ACCRE networking problems fixed; make note of rules of thumb when reading or writing data to the cluster

Posted by on Tuesday, April 9, 2019 in Cluster Status Notice.

Update, 4/10/2019: Early this morning we applied some changes that appear to have resolved the network stability issues we were having yesterday. Feel free to resume normal activities on the cluster. We apologize for the interruption!
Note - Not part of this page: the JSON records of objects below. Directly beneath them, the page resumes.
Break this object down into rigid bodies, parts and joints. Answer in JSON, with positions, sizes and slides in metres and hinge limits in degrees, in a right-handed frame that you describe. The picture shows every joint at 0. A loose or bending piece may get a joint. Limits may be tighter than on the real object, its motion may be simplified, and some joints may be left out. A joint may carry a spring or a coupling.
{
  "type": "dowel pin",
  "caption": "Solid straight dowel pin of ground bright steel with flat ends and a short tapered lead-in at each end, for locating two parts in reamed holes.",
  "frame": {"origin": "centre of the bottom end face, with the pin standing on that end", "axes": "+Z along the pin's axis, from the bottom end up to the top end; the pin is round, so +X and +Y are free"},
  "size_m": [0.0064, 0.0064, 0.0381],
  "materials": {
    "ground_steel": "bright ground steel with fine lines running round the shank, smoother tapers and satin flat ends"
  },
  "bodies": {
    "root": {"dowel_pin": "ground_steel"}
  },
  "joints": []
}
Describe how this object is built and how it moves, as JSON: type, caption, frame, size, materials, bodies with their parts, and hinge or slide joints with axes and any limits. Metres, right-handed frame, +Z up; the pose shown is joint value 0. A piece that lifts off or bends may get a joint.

On a related note, we have been observing intermittent sluggishness on /scratch and /data over the last several weeks. We believe that this may in part be due to users’ jobs that are (unintentionally) straining the system and affecting other users on the cluster (especially those doing interactive work). Please read carefully below for rules of thumb to consider when reading or writing data on the cluster and keep in mind that you are using a shared resource. We encourage users who are unsure if their jobs are following best practices to reach out via our Helpdesk.
– Avoid reading or writing to the same file (especially large files on the order of GB in size or greater) from a large number (~50 or more) of jobs at once. This could also apply for especially large Singularity images. Please reach out to us if you are unsure whether this point applies to you.
– Avoid opening and closing files repeatedly within tight loops. If possible, open files once at the beginning of your program/workflow, then close them at the end.
– Avoid storing many small files in a single directory, and avoid workflows that require many small files. A few hundred files in a single directory is generally fine; tens of thousands is almost certainly too many. If you must use many small files, group them in separate directories of manageable size.
– Watch your file system quotas. If you’re near your quota and your job is repeatedly trying to write data, it will stress the file system.
– Make use of /tmp (local storage on compute nodes) when possible, especially if you are performing small and frequent I/O. Just make sure to clean up at the end of your jobs since /tmp is also a shared resource with limited capacity. See this FAQ for instructions on using /tmp: https://www.vanderbilt.edu/accre/support/faq/#how-do-i-use-local-storage-on-a-node

Original post:

We are currently experiencing networking issues that are impacting our GPFS filesystem and other cluster tools. This may result in failed logins, long delays for file access, among other problems. We are actively working to track down the issue and will send an update when it has been resolved.